§ **Exercise directions**: The required output is the exact run of lines from the line containing "Reconstruct the object" to the line containing "rug's outer box.", inclusive, and nothing besides.

(Object modeling scripts)
____

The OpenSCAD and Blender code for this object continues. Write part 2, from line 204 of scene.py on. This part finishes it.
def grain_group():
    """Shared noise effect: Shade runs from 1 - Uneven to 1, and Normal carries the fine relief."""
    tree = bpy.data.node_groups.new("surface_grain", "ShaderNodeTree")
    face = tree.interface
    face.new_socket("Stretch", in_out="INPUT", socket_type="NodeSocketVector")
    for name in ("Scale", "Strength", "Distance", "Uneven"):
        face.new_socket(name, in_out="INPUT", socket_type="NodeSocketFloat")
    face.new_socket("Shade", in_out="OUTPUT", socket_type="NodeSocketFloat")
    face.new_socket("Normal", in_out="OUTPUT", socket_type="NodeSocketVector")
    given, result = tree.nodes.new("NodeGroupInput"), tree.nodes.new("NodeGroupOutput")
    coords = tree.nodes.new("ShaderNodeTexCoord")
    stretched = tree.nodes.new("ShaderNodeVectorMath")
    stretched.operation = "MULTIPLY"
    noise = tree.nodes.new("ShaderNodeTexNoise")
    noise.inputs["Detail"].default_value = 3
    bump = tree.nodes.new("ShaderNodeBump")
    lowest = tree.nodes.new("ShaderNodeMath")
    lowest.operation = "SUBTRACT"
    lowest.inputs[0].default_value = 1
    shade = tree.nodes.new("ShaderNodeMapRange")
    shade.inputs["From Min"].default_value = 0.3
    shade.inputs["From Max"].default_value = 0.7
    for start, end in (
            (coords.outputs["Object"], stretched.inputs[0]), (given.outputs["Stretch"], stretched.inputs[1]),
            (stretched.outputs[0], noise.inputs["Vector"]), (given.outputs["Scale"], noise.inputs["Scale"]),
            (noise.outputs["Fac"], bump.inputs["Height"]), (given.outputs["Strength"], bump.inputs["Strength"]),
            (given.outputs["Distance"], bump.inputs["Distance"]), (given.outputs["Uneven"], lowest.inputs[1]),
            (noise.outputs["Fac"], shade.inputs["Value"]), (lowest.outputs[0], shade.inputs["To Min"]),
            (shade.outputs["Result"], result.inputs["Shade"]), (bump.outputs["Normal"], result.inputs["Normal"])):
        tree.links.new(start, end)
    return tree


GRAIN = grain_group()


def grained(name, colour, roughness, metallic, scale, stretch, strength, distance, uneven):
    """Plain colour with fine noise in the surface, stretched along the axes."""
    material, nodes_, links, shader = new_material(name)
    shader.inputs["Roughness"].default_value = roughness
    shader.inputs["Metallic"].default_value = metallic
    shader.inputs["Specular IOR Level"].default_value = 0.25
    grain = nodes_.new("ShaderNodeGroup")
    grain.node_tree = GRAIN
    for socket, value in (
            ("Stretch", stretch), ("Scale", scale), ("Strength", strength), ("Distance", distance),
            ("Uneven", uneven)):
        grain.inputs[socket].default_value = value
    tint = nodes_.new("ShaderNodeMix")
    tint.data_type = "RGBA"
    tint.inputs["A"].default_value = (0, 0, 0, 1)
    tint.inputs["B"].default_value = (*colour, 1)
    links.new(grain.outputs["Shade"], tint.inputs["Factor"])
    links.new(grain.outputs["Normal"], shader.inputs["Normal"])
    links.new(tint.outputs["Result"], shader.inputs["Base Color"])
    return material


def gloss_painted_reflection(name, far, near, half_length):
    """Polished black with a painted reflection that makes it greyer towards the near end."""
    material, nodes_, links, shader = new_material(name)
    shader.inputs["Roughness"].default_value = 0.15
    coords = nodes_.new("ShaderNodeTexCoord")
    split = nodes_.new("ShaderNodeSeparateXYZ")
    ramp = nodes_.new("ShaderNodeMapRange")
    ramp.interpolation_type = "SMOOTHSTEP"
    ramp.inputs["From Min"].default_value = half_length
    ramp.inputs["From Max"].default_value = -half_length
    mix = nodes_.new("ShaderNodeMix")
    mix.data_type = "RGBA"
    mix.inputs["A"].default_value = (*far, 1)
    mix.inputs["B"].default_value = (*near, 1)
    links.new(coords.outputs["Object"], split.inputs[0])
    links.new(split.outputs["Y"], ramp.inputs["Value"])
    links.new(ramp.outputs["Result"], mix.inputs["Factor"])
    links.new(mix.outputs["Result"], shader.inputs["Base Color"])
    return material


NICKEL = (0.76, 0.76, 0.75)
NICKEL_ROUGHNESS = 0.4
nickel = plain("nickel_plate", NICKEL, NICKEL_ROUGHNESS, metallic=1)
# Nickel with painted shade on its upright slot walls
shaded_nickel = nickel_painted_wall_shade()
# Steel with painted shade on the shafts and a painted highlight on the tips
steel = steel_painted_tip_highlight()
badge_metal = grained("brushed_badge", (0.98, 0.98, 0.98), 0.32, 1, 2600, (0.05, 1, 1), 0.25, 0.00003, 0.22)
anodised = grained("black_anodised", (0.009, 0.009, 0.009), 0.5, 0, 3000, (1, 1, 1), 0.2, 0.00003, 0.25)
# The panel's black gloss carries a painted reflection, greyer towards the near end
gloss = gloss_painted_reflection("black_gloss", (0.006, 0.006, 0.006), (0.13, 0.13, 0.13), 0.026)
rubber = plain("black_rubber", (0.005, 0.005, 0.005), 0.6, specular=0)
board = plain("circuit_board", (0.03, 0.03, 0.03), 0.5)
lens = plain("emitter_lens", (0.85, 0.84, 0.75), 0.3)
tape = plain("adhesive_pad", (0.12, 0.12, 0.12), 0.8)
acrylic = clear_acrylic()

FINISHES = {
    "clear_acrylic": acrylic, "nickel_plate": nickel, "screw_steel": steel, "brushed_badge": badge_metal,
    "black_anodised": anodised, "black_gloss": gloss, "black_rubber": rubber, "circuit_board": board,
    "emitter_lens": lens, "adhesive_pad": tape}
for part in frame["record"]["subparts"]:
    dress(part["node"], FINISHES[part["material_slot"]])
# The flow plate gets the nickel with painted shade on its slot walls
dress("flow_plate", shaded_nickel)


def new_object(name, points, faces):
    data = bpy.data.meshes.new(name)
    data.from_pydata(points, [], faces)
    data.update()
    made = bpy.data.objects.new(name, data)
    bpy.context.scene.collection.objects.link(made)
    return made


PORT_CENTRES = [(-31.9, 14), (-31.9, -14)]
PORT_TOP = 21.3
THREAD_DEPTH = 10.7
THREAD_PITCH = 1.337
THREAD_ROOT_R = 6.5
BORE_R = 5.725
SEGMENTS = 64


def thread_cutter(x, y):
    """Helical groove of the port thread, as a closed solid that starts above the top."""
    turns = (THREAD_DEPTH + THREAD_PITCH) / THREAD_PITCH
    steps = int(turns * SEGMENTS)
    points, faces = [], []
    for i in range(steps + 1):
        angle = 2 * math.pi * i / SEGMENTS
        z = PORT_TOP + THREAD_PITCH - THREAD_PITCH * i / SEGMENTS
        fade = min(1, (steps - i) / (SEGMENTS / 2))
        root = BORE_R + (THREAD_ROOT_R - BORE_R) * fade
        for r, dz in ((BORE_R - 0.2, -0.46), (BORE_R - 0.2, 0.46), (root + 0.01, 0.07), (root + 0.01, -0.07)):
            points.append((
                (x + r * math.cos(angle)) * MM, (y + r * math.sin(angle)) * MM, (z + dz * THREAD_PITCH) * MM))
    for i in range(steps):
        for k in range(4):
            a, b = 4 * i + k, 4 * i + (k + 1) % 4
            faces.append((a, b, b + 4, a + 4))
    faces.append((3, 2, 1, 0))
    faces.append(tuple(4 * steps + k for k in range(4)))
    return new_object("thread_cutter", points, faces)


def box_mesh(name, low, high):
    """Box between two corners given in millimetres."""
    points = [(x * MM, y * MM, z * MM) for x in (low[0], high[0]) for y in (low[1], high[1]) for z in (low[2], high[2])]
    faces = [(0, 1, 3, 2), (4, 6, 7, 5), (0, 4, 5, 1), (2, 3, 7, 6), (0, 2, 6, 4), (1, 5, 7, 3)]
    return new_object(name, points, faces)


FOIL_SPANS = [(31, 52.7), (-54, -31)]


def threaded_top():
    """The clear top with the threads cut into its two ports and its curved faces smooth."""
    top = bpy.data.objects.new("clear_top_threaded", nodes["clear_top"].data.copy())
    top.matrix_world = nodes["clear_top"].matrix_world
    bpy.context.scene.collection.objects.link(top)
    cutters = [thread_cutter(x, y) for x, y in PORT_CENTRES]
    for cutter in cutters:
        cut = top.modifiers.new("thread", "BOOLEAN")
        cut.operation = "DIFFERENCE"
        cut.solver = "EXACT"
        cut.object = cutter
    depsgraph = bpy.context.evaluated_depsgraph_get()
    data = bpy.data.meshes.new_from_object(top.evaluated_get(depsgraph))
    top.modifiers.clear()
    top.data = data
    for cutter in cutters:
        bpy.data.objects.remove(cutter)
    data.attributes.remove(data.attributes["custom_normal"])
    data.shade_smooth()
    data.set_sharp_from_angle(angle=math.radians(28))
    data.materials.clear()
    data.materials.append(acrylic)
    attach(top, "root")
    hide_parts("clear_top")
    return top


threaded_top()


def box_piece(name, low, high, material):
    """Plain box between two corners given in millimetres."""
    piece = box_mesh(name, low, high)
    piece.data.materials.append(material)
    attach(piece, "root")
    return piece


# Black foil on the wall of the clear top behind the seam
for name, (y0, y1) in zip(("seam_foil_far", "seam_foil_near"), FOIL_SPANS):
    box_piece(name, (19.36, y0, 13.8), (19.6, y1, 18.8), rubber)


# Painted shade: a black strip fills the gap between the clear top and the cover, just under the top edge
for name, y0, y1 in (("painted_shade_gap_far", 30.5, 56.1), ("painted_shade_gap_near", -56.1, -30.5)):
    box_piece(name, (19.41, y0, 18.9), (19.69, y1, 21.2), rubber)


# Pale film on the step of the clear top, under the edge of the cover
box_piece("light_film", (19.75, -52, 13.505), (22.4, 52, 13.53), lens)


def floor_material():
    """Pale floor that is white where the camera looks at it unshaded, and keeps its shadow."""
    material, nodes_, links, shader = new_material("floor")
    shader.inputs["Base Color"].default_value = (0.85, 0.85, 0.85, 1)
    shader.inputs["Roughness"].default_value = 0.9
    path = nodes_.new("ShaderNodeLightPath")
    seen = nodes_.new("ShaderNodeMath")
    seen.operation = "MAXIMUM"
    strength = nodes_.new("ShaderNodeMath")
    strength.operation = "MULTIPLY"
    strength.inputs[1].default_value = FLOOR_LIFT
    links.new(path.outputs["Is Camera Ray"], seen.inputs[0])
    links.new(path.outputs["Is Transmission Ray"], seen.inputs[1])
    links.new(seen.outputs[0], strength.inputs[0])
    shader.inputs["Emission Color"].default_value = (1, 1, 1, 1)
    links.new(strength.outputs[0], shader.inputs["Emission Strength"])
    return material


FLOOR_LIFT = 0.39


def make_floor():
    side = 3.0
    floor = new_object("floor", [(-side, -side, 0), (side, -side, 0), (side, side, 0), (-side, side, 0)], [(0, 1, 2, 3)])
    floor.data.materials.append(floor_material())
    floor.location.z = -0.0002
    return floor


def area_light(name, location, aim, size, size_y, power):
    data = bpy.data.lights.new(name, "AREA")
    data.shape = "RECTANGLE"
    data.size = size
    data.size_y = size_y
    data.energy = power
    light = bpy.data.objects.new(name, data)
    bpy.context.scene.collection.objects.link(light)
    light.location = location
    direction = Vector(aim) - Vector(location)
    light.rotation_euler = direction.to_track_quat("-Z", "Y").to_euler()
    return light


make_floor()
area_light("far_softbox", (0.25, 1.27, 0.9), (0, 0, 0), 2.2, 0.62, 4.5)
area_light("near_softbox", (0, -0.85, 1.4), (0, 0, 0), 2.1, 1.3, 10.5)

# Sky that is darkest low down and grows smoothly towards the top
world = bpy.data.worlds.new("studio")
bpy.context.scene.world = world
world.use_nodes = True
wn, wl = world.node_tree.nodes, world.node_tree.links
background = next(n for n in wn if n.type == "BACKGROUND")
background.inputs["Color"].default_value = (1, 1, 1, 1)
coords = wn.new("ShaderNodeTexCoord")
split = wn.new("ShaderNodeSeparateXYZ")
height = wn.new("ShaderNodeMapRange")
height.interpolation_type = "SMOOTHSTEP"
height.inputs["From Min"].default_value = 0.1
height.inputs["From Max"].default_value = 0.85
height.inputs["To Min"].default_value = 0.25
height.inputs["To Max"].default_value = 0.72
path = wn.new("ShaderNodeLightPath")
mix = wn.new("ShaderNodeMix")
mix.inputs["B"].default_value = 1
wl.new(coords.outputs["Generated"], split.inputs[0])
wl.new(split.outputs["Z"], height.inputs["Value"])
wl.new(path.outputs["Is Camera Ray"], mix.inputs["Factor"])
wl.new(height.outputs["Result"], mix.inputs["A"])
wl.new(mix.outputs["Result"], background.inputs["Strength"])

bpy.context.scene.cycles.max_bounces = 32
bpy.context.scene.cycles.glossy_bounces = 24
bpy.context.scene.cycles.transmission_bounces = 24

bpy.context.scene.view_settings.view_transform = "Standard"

____

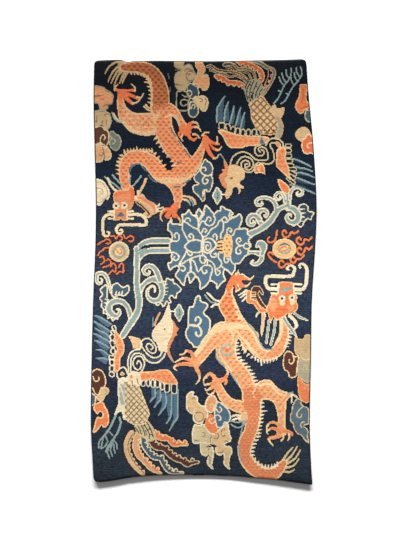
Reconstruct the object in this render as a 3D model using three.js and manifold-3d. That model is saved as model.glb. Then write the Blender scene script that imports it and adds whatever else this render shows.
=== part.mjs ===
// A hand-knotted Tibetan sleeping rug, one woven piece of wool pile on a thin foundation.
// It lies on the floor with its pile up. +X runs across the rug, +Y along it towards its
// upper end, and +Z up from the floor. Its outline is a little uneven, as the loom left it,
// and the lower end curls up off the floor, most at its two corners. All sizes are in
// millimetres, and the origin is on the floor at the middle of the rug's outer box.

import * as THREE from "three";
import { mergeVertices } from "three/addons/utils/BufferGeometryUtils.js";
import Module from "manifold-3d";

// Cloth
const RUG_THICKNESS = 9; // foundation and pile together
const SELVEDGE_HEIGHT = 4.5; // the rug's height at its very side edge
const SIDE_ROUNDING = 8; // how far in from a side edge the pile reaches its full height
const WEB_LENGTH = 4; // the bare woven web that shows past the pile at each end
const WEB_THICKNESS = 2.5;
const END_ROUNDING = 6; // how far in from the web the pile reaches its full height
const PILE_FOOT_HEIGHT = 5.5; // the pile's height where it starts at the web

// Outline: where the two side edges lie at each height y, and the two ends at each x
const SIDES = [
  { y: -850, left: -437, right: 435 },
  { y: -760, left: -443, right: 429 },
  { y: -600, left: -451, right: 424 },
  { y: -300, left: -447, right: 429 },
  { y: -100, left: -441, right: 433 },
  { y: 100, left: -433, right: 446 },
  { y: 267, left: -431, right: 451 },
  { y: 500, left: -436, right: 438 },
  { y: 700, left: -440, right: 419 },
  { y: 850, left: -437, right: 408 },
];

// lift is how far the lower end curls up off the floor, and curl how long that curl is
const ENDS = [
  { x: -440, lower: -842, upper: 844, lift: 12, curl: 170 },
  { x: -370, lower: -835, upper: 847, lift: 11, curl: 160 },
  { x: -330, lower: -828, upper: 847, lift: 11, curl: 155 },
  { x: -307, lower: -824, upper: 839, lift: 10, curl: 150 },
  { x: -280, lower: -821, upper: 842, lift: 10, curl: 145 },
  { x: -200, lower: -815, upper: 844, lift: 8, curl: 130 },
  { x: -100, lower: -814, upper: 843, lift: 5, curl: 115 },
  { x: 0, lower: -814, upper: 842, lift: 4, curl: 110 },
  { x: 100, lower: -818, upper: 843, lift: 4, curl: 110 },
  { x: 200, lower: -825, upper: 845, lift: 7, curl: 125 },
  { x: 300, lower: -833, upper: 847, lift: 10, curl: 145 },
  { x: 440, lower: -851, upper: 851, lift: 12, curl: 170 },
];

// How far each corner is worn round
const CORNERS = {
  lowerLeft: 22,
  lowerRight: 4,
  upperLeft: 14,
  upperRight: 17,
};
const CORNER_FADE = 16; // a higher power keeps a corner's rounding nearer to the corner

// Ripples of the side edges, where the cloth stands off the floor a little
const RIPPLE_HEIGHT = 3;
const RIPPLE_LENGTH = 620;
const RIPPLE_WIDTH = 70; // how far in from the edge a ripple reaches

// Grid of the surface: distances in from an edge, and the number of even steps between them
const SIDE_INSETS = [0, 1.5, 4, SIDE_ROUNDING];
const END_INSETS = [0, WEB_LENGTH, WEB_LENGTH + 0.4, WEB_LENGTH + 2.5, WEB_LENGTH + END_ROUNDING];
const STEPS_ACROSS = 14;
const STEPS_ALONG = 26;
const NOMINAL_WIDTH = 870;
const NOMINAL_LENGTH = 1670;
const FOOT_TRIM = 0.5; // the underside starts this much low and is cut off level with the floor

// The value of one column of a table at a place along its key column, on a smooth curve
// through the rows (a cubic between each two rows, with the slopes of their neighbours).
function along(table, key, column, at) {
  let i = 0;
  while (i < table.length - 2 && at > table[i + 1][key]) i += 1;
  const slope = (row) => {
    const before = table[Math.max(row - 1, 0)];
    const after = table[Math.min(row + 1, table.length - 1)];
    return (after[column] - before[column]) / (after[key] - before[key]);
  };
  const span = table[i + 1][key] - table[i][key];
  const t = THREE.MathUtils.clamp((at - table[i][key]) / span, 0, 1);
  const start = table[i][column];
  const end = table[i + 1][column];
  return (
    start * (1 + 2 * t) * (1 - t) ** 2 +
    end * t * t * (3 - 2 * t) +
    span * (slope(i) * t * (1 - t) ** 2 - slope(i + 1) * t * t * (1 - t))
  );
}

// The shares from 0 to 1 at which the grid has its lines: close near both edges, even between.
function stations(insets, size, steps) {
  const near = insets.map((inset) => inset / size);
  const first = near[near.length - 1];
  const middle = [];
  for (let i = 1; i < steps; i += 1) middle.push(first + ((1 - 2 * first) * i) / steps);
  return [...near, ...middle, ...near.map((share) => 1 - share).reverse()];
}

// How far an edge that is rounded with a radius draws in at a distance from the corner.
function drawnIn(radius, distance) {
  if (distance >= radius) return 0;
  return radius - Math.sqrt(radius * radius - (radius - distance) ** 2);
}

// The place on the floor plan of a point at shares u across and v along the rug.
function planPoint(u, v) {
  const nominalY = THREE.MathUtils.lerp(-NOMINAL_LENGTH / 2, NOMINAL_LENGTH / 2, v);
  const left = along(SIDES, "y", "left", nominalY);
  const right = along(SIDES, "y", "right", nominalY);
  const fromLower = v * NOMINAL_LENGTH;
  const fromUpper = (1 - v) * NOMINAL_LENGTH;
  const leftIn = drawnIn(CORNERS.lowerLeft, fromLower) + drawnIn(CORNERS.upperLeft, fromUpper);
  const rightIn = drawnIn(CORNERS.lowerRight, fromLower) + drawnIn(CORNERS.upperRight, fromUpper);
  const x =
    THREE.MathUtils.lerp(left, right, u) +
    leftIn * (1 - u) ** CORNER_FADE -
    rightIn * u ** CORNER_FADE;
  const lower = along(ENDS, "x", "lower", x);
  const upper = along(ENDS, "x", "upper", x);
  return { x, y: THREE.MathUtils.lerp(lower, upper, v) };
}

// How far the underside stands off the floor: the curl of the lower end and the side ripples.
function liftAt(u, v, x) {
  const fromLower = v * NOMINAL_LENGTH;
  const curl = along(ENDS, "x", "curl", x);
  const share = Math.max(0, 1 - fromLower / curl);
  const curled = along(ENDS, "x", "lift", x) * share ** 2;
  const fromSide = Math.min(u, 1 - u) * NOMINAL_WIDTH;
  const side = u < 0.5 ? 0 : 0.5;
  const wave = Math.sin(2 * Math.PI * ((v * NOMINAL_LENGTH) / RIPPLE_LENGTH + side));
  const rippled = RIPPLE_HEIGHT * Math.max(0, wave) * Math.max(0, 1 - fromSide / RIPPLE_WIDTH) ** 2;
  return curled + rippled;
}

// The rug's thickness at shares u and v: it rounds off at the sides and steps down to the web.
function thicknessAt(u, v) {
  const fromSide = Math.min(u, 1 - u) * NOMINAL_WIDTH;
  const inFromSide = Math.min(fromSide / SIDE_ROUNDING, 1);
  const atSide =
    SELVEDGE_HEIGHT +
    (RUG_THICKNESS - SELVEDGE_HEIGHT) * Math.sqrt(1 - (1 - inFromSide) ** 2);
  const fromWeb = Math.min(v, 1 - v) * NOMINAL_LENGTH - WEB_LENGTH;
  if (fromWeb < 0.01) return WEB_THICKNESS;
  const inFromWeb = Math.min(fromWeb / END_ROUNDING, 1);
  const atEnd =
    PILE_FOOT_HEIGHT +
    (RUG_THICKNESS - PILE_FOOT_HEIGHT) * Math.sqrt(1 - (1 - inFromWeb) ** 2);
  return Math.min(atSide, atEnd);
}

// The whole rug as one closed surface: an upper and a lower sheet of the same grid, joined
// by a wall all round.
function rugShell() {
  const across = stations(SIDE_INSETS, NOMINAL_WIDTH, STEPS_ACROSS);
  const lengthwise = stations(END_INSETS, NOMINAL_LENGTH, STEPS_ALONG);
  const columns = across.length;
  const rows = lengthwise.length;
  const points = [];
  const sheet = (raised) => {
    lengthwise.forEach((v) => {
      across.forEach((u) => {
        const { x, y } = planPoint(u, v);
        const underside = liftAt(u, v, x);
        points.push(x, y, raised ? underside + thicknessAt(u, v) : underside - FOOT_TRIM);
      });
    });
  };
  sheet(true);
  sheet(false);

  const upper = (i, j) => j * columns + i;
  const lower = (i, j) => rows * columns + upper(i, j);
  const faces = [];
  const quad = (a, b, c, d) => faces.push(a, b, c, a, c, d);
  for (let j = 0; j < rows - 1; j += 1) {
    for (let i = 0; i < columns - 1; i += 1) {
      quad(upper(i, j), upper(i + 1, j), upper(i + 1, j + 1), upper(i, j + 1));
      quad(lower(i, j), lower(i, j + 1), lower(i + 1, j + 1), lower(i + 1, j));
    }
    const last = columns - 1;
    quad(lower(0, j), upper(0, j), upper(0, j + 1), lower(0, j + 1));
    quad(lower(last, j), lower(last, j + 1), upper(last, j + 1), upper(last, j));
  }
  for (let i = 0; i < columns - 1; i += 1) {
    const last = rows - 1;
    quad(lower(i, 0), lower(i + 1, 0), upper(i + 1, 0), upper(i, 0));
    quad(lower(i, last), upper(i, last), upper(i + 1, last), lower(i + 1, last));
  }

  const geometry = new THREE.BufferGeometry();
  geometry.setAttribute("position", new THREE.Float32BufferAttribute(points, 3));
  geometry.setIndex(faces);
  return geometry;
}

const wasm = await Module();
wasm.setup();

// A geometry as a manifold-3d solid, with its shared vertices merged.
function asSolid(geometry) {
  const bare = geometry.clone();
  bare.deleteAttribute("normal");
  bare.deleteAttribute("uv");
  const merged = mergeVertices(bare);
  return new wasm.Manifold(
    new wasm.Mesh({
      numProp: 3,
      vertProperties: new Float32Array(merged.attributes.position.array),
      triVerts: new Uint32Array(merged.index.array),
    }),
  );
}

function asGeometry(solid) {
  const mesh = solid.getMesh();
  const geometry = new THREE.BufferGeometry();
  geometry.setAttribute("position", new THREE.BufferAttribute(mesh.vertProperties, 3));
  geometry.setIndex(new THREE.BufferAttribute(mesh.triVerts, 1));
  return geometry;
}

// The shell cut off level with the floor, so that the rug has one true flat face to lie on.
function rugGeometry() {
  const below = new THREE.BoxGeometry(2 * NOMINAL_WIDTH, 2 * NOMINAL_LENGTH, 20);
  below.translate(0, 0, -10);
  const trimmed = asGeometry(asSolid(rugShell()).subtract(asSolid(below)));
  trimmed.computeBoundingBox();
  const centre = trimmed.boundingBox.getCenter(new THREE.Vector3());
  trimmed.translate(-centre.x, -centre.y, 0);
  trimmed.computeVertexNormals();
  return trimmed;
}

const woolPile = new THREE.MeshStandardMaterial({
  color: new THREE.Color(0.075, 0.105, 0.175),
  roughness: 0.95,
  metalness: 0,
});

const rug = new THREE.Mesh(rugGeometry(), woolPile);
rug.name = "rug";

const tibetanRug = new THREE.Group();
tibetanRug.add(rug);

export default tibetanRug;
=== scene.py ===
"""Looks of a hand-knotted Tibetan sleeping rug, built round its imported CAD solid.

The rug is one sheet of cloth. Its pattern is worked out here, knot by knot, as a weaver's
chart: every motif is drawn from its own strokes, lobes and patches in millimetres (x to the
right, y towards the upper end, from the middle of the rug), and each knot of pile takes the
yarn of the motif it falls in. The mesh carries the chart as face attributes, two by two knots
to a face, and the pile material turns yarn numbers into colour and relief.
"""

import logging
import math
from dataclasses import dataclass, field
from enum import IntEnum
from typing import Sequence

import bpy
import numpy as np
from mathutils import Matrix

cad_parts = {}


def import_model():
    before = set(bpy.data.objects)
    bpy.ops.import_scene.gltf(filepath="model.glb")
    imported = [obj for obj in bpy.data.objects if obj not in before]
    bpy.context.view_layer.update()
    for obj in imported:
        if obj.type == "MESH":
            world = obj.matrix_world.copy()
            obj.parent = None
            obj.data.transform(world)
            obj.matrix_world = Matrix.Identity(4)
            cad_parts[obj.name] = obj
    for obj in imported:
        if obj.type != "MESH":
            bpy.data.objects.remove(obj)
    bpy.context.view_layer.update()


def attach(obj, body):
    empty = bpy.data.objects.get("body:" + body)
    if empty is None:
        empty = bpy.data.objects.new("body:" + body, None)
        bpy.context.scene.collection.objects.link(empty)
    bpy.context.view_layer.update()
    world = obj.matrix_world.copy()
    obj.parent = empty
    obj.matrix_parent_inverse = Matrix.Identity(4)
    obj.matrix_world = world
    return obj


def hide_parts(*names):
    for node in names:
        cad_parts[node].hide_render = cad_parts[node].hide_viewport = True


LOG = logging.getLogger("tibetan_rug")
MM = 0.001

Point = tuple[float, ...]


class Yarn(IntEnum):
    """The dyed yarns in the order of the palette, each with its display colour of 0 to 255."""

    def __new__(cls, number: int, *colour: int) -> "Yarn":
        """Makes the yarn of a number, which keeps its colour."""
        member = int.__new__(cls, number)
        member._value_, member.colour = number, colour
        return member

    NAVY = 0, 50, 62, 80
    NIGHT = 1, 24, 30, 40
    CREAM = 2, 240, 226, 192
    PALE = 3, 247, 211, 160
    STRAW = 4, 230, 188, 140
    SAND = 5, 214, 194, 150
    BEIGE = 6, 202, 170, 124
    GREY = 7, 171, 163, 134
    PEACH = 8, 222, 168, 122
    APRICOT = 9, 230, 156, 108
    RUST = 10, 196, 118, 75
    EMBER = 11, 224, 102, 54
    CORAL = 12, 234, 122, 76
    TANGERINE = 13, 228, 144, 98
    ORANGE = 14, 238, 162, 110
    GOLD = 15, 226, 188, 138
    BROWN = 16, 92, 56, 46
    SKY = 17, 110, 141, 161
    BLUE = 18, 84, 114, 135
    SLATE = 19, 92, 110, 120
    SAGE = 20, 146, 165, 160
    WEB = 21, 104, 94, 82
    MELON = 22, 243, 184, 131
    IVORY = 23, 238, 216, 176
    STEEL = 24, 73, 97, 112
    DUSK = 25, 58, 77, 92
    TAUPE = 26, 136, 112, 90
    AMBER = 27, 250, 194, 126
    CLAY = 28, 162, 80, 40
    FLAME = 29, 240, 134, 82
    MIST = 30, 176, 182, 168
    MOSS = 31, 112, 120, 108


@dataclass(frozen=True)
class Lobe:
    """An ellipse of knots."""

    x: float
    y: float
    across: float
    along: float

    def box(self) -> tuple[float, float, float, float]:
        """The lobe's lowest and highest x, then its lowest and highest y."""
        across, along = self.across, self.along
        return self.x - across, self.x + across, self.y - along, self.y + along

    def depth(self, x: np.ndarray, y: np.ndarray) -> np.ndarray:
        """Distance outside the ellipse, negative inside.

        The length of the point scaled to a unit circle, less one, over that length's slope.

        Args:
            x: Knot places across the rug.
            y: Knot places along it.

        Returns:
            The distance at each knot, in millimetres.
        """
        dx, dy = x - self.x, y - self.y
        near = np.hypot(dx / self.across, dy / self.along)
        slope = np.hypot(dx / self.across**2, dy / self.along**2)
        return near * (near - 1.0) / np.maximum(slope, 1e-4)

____

§ **Output of the task**:
Reconstruct the object in this render as a 3D model using three.js and manifold-3d. That model is saved as model.glb. Then write the Blender scene script that imports it and adds whatever else this render shows.
=== part.mjs ===
// A hand-knotted Tibetan sleeping rug, one woven piece of wool pile on a thin foundation.
// It lies on the floor with its pile up. +X runs across the rug, +Y along it towards its
// upper end, and +Z up from the floor. Its outline is a little uneven, as the loom left it,
// and the lower end curls up off the floor, most at its two corners. All sizes are in
// millimetres, and the origin is on the floor at the middle of the rug's outer box.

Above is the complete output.